-- begin Given information --
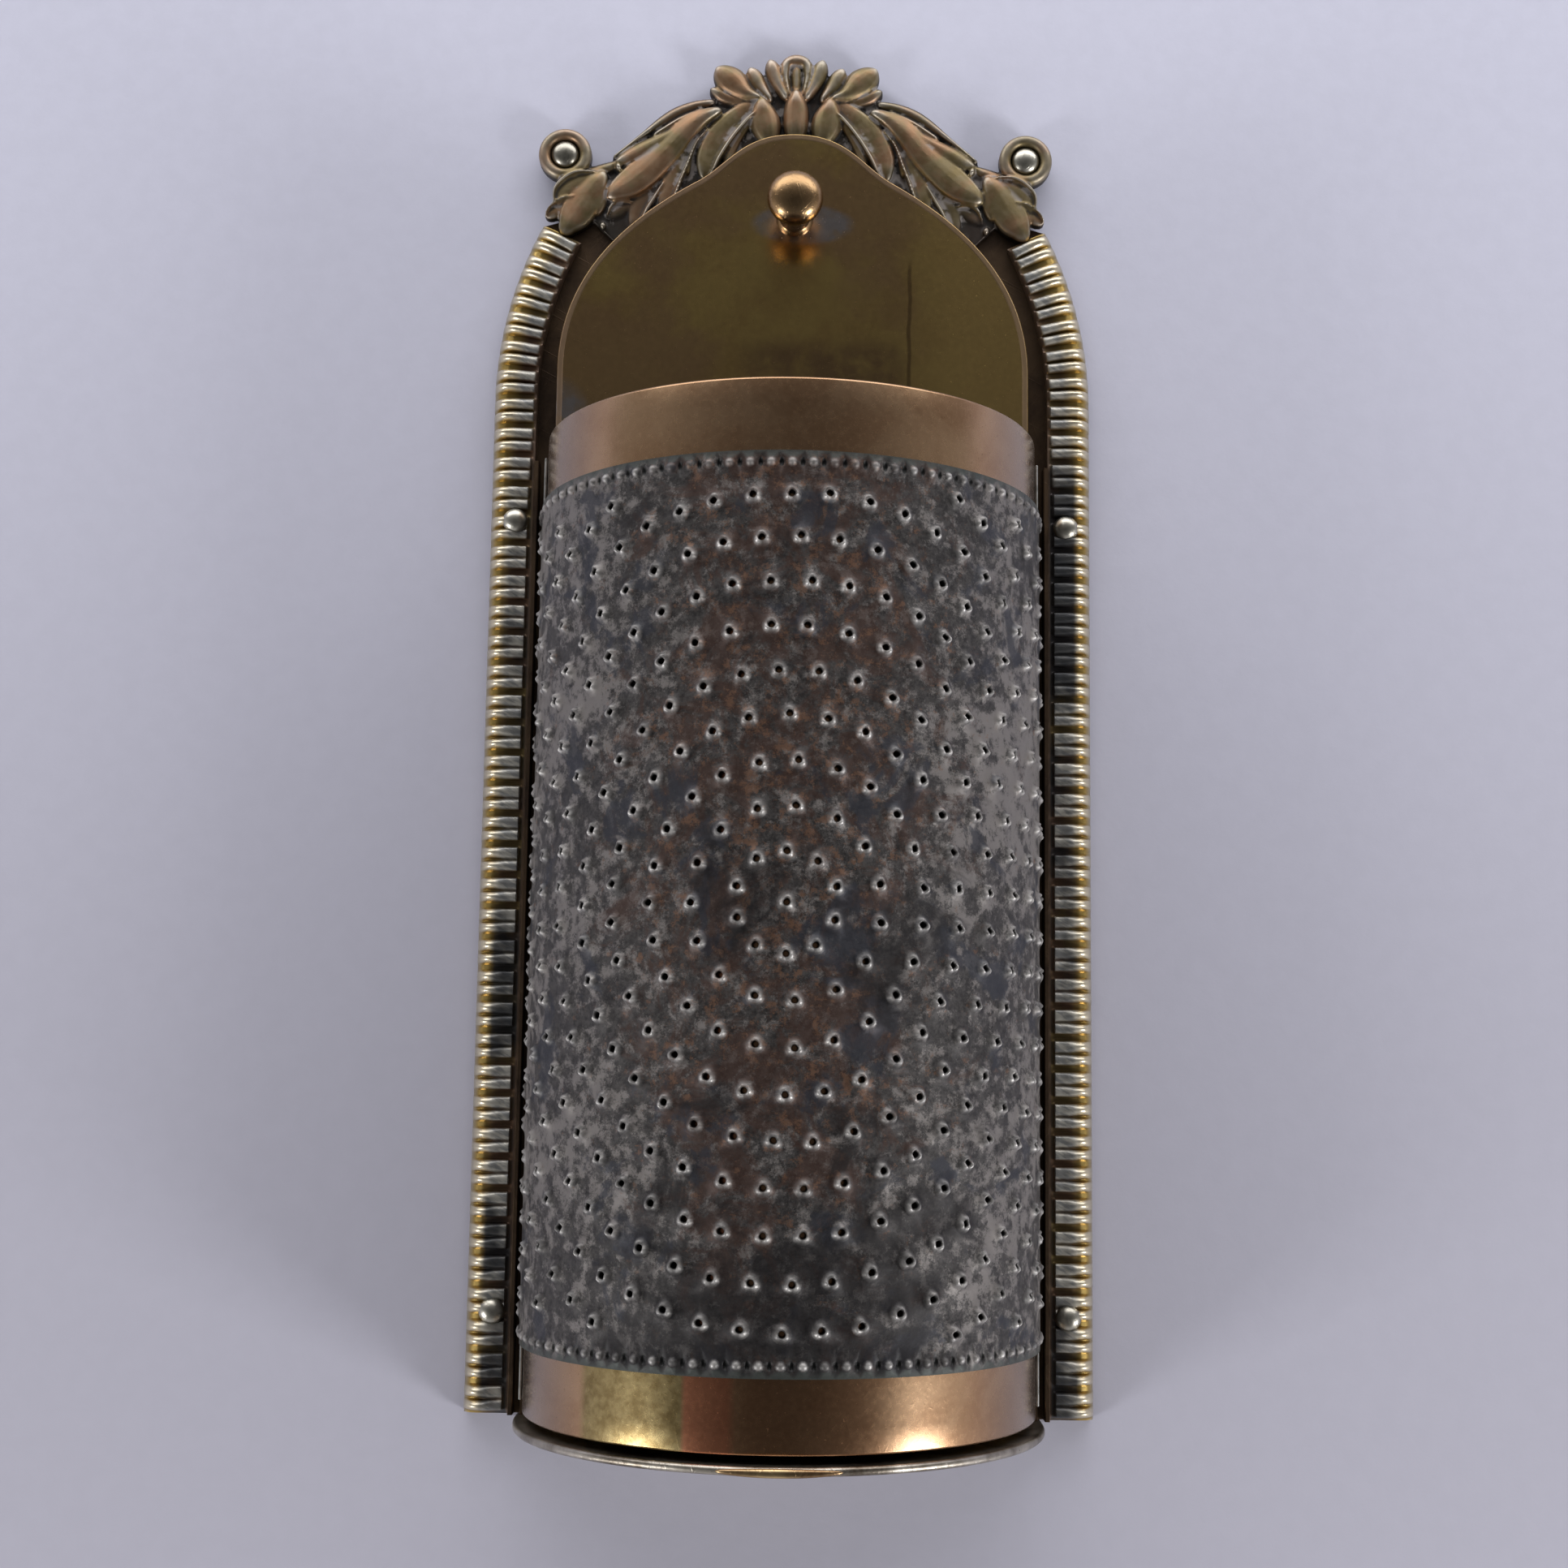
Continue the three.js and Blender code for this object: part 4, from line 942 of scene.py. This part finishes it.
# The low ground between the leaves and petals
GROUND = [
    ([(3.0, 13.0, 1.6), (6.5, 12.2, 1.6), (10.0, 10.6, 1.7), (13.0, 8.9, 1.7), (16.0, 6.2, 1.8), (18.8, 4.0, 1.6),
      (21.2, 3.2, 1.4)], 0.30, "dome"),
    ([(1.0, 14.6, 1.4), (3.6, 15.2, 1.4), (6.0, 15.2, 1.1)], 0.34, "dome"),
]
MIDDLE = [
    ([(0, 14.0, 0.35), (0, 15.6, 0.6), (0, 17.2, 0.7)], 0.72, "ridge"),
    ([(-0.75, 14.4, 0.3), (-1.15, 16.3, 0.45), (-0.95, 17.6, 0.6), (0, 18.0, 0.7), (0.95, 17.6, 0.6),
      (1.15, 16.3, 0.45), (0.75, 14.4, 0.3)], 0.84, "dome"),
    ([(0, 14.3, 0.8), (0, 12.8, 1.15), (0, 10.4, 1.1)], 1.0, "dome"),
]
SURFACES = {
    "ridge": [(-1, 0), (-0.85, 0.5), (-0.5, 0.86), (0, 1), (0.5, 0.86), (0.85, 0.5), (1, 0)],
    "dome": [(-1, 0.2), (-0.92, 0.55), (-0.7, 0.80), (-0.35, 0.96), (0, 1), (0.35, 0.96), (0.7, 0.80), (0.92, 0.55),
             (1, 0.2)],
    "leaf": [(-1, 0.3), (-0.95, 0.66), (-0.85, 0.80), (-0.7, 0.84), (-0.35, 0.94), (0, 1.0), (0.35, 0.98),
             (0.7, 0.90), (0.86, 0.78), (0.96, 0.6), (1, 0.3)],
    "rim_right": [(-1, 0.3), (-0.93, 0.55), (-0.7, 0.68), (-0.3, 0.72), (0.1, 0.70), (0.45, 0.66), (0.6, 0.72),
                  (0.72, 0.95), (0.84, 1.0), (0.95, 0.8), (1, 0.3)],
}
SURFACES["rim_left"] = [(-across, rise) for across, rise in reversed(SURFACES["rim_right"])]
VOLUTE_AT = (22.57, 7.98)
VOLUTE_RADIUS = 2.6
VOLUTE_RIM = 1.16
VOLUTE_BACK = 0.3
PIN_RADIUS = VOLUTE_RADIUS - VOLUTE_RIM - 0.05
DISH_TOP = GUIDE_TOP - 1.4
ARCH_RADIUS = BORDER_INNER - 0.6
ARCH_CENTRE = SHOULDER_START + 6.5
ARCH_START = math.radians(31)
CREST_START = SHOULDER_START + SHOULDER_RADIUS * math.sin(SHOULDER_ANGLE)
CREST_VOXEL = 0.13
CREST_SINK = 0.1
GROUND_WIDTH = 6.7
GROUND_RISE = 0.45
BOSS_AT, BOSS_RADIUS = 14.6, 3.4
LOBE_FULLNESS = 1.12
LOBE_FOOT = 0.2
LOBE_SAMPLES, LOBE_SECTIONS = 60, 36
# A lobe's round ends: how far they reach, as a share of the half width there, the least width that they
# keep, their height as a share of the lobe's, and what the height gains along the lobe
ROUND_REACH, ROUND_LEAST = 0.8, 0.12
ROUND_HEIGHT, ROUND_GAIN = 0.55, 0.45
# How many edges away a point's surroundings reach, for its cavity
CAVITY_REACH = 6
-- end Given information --
## [Given request]
Reproduce the listing above verbatim, from first line to last.

## [Output]
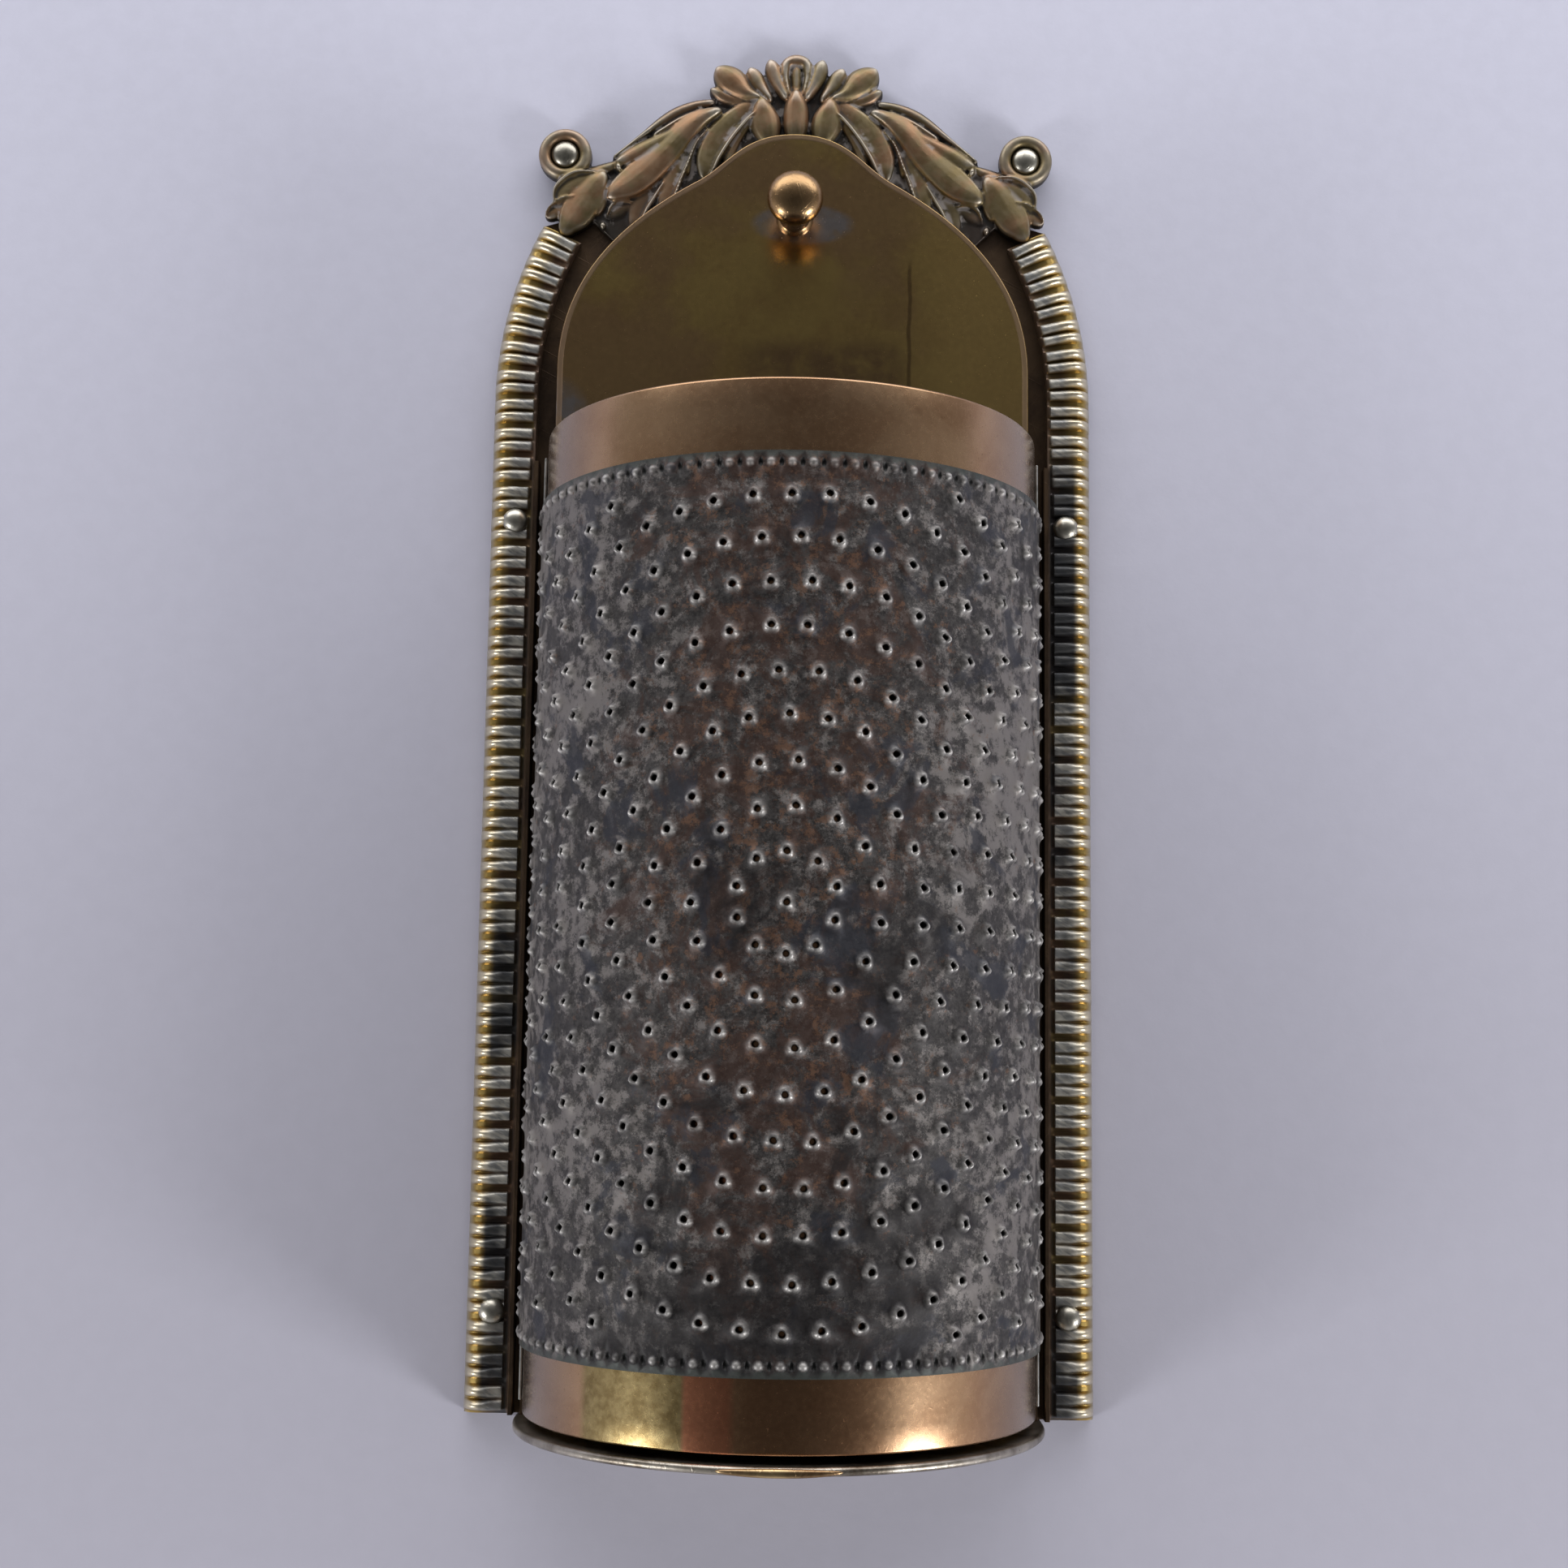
Continue the three.js and Blender code for this object: part 4, from line 942 of scene.py. This part finishes it.
# The low ground between the leaves and petals
GROUND = [
    ([(3.0, 13.0, 1.6), (6.5, 12.2, 1.6), (10.0, 10.6, 1.7), (13.0, 8.9, 1.7), (16.0, 6.2, 1.8), (18.8, 4.0, 1.6),
      (21.2, 3.2, 1.4)], 0.30, "dome"),
    ([(1.0, 14.6, 1.4), (3.6, 15.2, 1.4), (6.0, 15.2, 1.1)], 0.34, "dome"),
]
MIDDLE = [
    ([(0, 14.0, 0.35), (0, 15.6, 0.6), (0, 17.2, 0.7)], 0.72, "ridge"),
    ([(-0.75, 14.4, 0.3), (-1.15, 16.3, 0.45), (-0.95, 17.6, 0.6), (0, 18.0, 0.7), (0.95, 17.6, 0.6),
      (1.15, 16.3, 0.45), (0.75, 14.4, 0.3)], 0.84, "dome"),
    ([(0, 14.3, 0.8), (0, 12.8, 1.15), (0, 10.4, 1.1)], 1.0, "dome"),
]
SURFACES = {
    "ridge": [(-1, 0), (-0.85, 0.5), (-0.5, 0.86), (0, 1), (0.5, 0.86), (0.85, 0.5), (1, 0)],
    "dome": [(-1, 0.2), (-0.92, 0.55), (-0.7, 0.80), (-0.35, 0.96), (0, 1), (0.35, 0.96), (0.7, 0.80), (0.92, 0.55),
             (1, 0.2)],
    "leaf": [(-1, 0.3), (-0.95, 0.66), (-0.85, 0.80), (-0.7, 0.84), (-0.35, 0.94), (0, 1.0), (0.35, 0.98),
             (0.7, 0.90), (0.86, 0.78), (0.96, 0.6), (1, 0.3)],
    "rim_right": [(-1, 0.3), (-0.93, 0.55), (-0.7, 0.68), (-0.3, 0.72), (0.1, 0.70), (0.45, 0.66), (0.6, 0.72),
                  (0.72, 0.95), (0.84, 1.0), (0.95, 0.8), (1, 0.3)],
}
SURFACES["rim_left"] = [(-across, rise) for across, rise in reversed(SURFACES["rim_right"])]
VOLUTE_AT = (22.57, 7.98)
VOLUTE_RADIUS = 2.6
VOLUTE_RIM = 1.16
VOLUTE_BACK = 0.3
PIN_RADIUS = VOLUTE_RADIUS - VOLUTE_RIM - 0.05
DISH_TOP = GUIDE_TOP - 1.4
ARCH_RADIUS = BORDER_INNER - 0.6
ARCH_CENTRE = SHOULDER_START + 6.5
ARCH_START = math.radians(31)
CREST_START = SHOULDER_START + SHOULDER_RADIUS * math.sin(SHOULDER_ANGLE)
CREST_VOXEL = 0.13
CREST_SINK = 0.1
GROUND_WIDTH = 6.7
GROUND_RISE = 0.45
BOSS_AT, BOSS_RADIUS = 14.6, 3.4
LOBE_FULLNESS = 1.12
LOBE_FOOT = 0.2
LOBE_SAMPLES, LOBE_SECTIONS = 60, 36
# A lobe's round ends: how far they reach, as a share of the half width there, the least width that they
# keep, their height as a share of the lobe's, and what the height gains along the lobe
ROUND_REACH, ROUND_LEAST = 0.8, 0.12
ROUND_HEIGHT, ROUND_GAIN = 0.55, 0.45
# How many edges away a point's surroundings reach, for its cavity
CAVITY_REACH = 6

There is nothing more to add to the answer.